I came to the immediate conclusion that my friend had taken my couch. I tried desperately to call him, but only eventually received some indirect response, perhaps a voice mail, to the effect that I was not getting the couch back. Remorse, or even the hint of interest in remorse, was absent. I ran into another friend during my search for an answer, who tried in vain to convince me that there must be some explanation for this. I ended the discussion curtly with a simple Darwinian conclusion: "He's Alpha." I was distraught by the idea that I was helpless in the face of being naturally selected out of my own furniture by a friend. And it was not simply furniture. What regular readers there are to DebaclypseNow may recall that I explicitly have noted that my couch is a material symbol of my adulthood. So, for all intents and purposes, my friend was socially demoting me, if not outright infantilizing me, by stealing it. But it was hopeless.

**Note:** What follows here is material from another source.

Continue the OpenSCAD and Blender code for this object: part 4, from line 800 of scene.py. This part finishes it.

A second hopeless situation, though far less personal, arose in a dream segment which I now believe to be part of the errand that I went on and ultimately resulted in my decouchification. Somehow I found myself in Hyde Park and needed to get to the Northside quickly. I hailed a cab and gave the address. The cab was being driven by what appeared to be a young scraggly cabbie intern as there was a supervisor of sorts (or at least some official-looking woman with a clipboard) sitting in the passenger seat. We started moving and my attention drifted elsewhere.

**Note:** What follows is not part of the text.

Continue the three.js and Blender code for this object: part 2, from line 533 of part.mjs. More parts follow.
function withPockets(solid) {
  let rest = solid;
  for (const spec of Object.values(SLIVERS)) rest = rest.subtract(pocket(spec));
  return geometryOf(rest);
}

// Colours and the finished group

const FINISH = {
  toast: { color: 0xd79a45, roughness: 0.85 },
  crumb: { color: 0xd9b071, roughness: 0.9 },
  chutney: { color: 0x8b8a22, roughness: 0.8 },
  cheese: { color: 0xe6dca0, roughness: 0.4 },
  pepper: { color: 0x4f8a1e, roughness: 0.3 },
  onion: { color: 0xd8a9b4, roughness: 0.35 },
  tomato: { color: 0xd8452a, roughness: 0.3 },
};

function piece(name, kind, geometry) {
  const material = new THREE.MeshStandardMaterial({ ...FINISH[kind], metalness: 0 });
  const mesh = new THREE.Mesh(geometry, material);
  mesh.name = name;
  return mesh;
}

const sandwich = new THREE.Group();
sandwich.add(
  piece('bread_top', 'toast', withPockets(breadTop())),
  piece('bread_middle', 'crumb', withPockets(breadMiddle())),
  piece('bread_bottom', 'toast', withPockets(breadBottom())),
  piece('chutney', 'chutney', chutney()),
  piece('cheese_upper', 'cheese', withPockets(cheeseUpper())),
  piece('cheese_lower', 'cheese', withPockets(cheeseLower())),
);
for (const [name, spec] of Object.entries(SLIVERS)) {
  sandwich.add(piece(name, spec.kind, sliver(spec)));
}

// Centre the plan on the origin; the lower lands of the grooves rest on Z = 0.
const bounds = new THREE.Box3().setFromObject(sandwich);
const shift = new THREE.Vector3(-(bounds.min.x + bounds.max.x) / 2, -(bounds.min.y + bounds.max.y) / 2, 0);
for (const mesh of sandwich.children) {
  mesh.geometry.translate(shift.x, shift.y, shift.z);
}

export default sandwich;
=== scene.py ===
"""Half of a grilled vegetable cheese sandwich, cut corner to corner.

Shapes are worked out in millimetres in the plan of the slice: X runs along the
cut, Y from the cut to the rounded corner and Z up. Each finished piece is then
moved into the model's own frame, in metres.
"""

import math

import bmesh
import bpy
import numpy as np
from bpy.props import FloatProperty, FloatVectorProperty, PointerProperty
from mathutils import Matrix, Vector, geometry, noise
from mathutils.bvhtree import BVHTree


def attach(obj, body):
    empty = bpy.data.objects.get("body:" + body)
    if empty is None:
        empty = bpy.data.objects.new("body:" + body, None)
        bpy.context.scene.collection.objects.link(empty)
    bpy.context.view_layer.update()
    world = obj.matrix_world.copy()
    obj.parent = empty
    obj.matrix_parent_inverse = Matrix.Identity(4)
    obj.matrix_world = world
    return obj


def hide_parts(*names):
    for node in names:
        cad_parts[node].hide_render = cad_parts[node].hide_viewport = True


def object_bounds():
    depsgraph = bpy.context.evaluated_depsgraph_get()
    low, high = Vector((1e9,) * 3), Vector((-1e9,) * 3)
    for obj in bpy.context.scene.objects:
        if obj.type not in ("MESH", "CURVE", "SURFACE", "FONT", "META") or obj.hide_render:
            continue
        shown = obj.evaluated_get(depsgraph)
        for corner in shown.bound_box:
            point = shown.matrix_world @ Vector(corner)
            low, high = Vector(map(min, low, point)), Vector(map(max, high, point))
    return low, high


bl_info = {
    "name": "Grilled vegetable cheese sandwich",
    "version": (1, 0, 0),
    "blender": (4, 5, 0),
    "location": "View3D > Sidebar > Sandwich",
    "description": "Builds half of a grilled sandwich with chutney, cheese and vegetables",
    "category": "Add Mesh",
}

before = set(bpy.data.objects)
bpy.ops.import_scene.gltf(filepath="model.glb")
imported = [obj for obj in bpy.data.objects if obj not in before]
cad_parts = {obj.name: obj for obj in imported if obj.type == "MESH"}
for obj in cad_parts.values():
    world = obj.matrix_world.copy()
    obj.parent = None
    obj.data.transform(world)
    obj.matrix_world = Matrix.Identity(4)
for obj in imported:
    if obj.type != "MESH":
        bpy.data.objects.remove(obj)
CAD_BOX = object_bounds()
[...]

After some time passed, I looked around and discovered that I'd racked up at fare of $17.10 already in this hack, but had been taken to 75th and Western, the opposite direction of where I was supposed to be going. I flipped, screaming about how this cabbie was just was fleecing me by aimlessly driving me around the ghetto and not where I needed to be. (75th and Western is not actually the ghetto, but represented it in my dream. The explanation for this could be that I was roped into a conversation by a homeless man at Dunkin' Donuts yesterday. He was pretending to read a menu - yes, they have menus there now - while hitting people up for change to get to 81st and Western. Perhaps I stopped the cabbie only when I realized that I was on a collision course with Dunkin Menu Man Redux.) Still, though obviously flustered by having his ruse exposed, the cabbie maintained his innocence regarding his obligation to take me via the most direct route. He wasn't going to let me off for the fare and I wasn't going to let him get away with the fleecing. We tussled.

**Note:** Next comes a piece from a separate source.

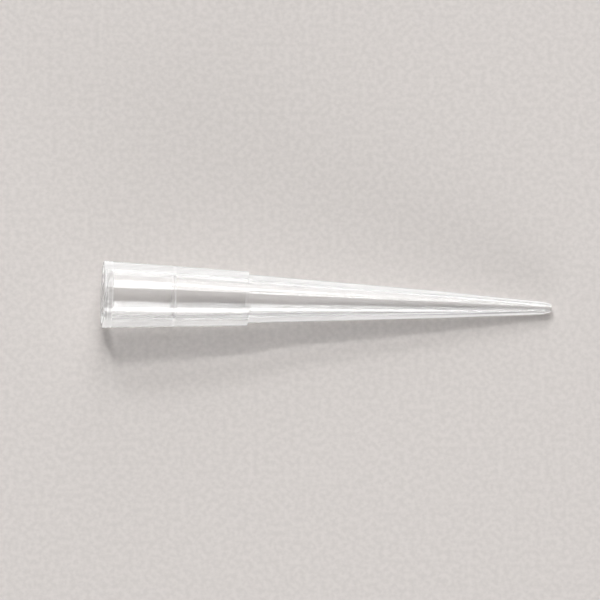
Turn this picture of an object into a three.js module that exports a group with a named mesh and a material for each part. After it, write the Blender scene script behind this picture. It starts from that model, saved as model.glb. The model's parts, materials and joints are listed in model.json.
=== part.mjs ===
// A 200 microlitre pipette tip, moulded in one piece from clear polypropylene.
//
// The tip is a turned form: one closed outline, revolved about the tip's own axis. Along that axis, from
// the wide open end, it has a collar that takes the pipette's nozzle, a ledge where the collar ends, and a
// long hollow cone that narrows in two tapers to the orifice. It lies on its side as it comes to rest on a
// bench, on the edge of its ledge and on its point, with the open end clear. Millimetres, +Z up, the point
// towards +X.

import * as THREE from "three";

// ---- Driving dimensions: lengths along the axis ----

const overallLength = 51.0;
const collarLength = 16.5; // open end to ledge
const pointLength = 12.6; // the last stretch, where the cone narrows faster
const mouthDepth = 0.5; // the plain widened ring just inside the rim
const leadInDepth = 1.0; // rim to the end of the sloped lead-in, where the socket starts
const socketDepth = 7.8; // rim to the step, where the narrower cone that seals on the nozzle starts
const stepLength = 0.5; // the step's slope
const bevelLength = 0.8; // the narrowed end of the point

// ---- Driving dimensions: radii, walls and tapers ----

const socketRadius = 3.25; // at the start of the socket
const socketTaper = 2.2; // degrees to the axis
const mouthRelief = 0.25; // how much wider the mouth is than the socket
const stepIn = 0.16; // how far the step brings the wall in
const collarWall = 0.55; // at the rim, measured from the socket's radius
const collarTaper = 2.45; // degrees to the axis, outside
const ledgeStep = 0.32; // how far the collar stands out over the cone
const coneWall = 0.37; // just under the ledge
const pointTopBore = 1.15; // bore radius where the point's stretch starts
const pointWall = 0.38; // there, and down to the bevel
const orificeRadius = 0.25;
const orificeWall = 0.2; // left at the very end by the bevel

// ---- Driving dimensions: rounded edges ----

const rimRound = 0.12;
const mouthRound = 0.07;
const stepRound = 0.15;
const ledgeRound = 0.1;
const ledgeRootRound = 0.12;
const bevelRound = 0.3;
const orificeRound = 0.06;

// ---- How finely the solid is faceted ----

const facetsRound = 16; // even, so that one flat faces straight down, and wide enough to lie still on
const facetsPerRound = 3;

const radians = THREE.MathUtils.degToRad;

// ---- Sizes that follow from the driving dimensions ----

const rimRadius = socketRadius + collarWall;
const mouthRadius = socketRadius + mouthRelief;
const mouthWall = rimRadius - mouthRadius;
const ledgeRadius = rimRadius - collarLength * Math.tan(radians(collarTaper));
const coneTopRadius = ledgeRadius - ledgeStep;
const stepTopRadius = socketRadius - (socketDepth - leadInDepth) * Math.tan(radians(socketTaper));
const stepFootRadius = stepTopRadius - stepIn;
const pointTop = overallLength - pointLength;
const pointTopRadius = pointTopBore + pointWall;
const bevelTop = overallLength - bevelLength;
const bevelTopRadius = THREE.MathUtils.lerp(
  orificeRadius + pointWall,
  pointTopRadius,
  bevelLength / pointLength,
);
const endRadius = orificeRadius + orificeWall;

// A corner of the outline: its distance from the rim, its radius from the axis, and how much it is rounded.
const corner = (along, radius, round = 0) => ({ at: new THREE.Vector2(radius, along), round });

// Along the outside from the rim to the point.
const outside = [
  corner(0, rimRadius, Math.min(rimRound, mouthWall / 2)),
  corner(collarLength, ledgeRadius, Math.min(ledgeRound, ledgeStep / 2)),
  corner(collarLength, coneTopRadius, Math.min(ledgeRootRound, ledgeStep / 2)),
  corner(pointTop, pointTopRadius),
  corner(bevelTop, bevelTopRadius, bevelRound),
  corner(overallLength, endRadius, Math.min(orificeRound, orificeWall / 3)),
];

// Then back up the bore from the orifice to the rim.
const inside = [
  corner(overallLength, orificeRadius, Math.min(orificeRound, orificeWall / 3)),
  corner(pointTop, pointTopBore),
  corner(collarLength, coneTopRadius - coneWall),
  corner(socketDepth + stepLength, stepFootRadius, stepRound),
  corner(socketDepth, stepTopRadius, stepRound),
  corner(leadInDepth, socketRadius),
  corner(mouthDepth, mouthRadius),
  corner(0, mouthRadius, Math.min(mouthRound, mouthWall / 3)),
];

// The points of a closed outline, in order, with each rounded corner replaced by an arc that meets both its
// sides.
function roundedOutline(corners) {
  return corners.flatMap(({ at, round }, i) => {
    if (round === 0) return [at];
    const before = corners.at(i - 1).at.clone().sub(at).normalize();
    const after = corners[(i + 1) % corners.length].at.clone().sub(at).normalize();
    const halfAngle = before.angleTo(after) / 2;
    const toCentre = before.clone().add(after).normalize();
    const centre = at.clone().addScaledVector(toCentre, round / Math.sin(halfAngle));
    const start = at.clone().addScaledVector(before, round / Math.tan(halfAngle));
    const turn = Math.sign(before.cross(after)) * (Math.PI - 2 * halfAngle);
    return Array.from({ length: facetsPerRound + 1 }, (_, step) =>
      start.clone().rotateAround(centre, (-turn * step) / facetsPerRound),
    );
  });
}

// Where along the axis the revolved outline balances: its moment over its volume, summed side by side.
function balancePoint(outline) {
  let volume = 0;
  let moment = 0;
  outline.forEach((a, i) => {
    const b = outline[(i + 1) % outline.length];
    const squares = (a.x * a.x + a.x * b.x + b.x * b.x) / 3;
    const leaning = (a.x * a.x + 2 * a.x * b.x + 3 * b.x * b.x) / 12;
    volume += (b.y - a.y) * squares;
    moment += (b.y - a.y) * (a.y * squares + (b.y - a.y) * leaning);
  });
  return moment / volume;
}

// The angle of the axis to the bench, point down, once the tip lies still: the line under the outline that
// nothing reaches below, and whose two touching points have the balance point between them.
function restingTilt(outline) {
  const balance = balancePoint(outline);
  for (const a of outline) {
    for (const b of outline.filter((p) => p.y > a.y)) {
      const tilt = Math.atan2(a.x - b.x, b.y - a.y);
      const depth = (p) => p.y * Math.sin(tilt) + p.x * Math.cos(tilt);
      const foot = (p) => p.y * Math.cos(tilt) - p.x * Math.sin(tilt);
      const nothingBelow = outline.every((p) => depth(p) < depth(a) + 1e-9);
      const centre = balance * Math.cos(tilt);
      if (nothingBelow && foot(a) <= centre && centre <= foot(b)) return tilt;
    }
  }
  throw new Error("the outline has no side to lie on");
}

const polypropylene = new THREE.MeshStandardMaterial({
  color: 0xf1f3f2,
  roughness: 0.16,
  metalness: 0,
  transparent: true,
  opacity: 0.45,
  side: THREE.DoubleSide,
});

const outline = roundedOutline([...outside, ...inside]);

// The flats of the solid lie at the outline's radii and its corners a little further out, so that the tip
// measures, fits and touches the bench across its flats as the round one does.
const cornersOut = 1 / Math.cos(Math.PI / facetsRound);
const throughCorners = outline.map((p) => new THREE.Vector2(p.x * cornersOut, p.y));

// The lathe turns about its own Y, with its seam half a facet round so that a flat faces down.
const tip = new THREE.Mesh(
  new THREE.LatheGeometry([...throughCorners, throughCorners[0]], facetsRound, Math.PI / facetsRound),
  polypropylene,
);
tip.name = "pipette_tip";
tip.rotation.z = -Math.PI / 2; // the axis runs along +X

const lying = new THREE.Group();
lying.add(tip);
lying.rotation.y = restingTilt(outline);

// Set down with the middle of its underside at the origin.
const box = new THREE.Box3().setFromObject(lying, true);
lying.position.set(-(box.min.x + box.max.x) / 2, 0, -box.min.z);

const pipetteTip = new THREE.Group();
pipetteTip.add(lying);

export default pipetteTip;
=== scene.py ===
"""A clear pipette tip lying on a pale bench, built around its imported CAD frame.

The tip is one turned moulding: a closed outline revolved about the tip's own axis. The bench, the
softboxes and the camera are the stage it is shown on. Everything is in metres, +Z up.
"""

import json
import math

import bpy
import numpy as np
from bpy.props import FloatProperty, FloatVectorProperty, IntProperty, PointerProperty
from bpy.types import Operator, Panel, PropertyGroup
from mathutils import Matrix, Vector


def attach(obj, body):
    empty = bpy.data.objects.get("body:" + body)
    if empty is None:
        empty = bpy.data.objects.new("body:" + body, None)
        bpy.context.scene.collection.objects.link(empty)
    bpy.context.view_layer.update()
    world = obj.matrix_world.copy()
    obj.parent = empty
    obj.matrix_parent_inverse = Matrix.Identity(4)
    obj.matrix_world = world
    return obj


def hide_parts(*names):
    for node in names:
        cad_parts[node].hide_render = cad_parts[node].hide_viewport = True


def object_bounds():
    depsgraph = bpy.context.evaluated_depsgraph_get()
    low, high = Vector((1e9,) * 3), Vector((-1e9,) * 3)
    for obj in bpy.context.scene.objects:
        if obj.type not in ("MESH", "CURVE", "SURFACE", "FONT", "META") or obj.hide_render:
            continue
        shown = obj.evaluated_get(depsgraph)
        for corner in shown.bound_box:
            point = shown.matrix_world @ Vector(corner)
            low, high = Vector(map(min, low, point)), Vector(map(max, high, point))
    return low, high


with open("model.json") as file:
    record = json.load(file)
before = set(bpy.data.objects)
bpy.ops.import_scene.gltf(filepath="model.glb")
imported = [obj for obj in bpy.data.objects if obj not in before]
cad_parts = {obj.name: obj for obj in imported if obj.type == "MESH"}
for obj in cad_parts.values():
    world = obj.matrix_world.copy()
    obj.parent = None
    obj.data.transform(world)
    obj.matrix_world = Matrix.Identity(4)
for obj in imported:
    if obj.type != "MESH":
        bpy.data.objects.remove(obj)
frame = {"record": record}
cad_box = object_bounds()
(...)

Through the struggle, I managed to barricade the three of us, driver, supervisor and me, into a cafe until I could figure out a proper authority to call. I sought contact with some imagined Taxi Ethics Authority and then I sought recourse at corporate. There was a phone number on the hat of the supervisor, which I tried to dial over and over again, but kept missing or inverting numbers. Part of me was distracted by the futility of it all since I was sure the number for a Cincinnati phone (the area code was 220, which turns out to not exist) and therefore would get little direct response other than a runaround. Another part of me was distressingly uncoordinated and simply unable to complete this everyday task with the pressures of the dream on me. Eventually, after numerous touchtone fumbles, I had to admit defeat and fled the area on foot, running through backyards and alleys to safely get myself to some public transportation. Why I thought the CTA was a safe haven is another inexplicable dream fact. It was, I believe, at this point that I was coming to realize the theft of my couch.
So, when I woke up I was frustrated, angry and drained. I don't think I've conveyed in the least how much. I always find that task difficult and disjointed. Waking up totally screws you out of remembering what you were doing while you slept. Now I get to spend the day rationalizing and interpreting what details I do recall.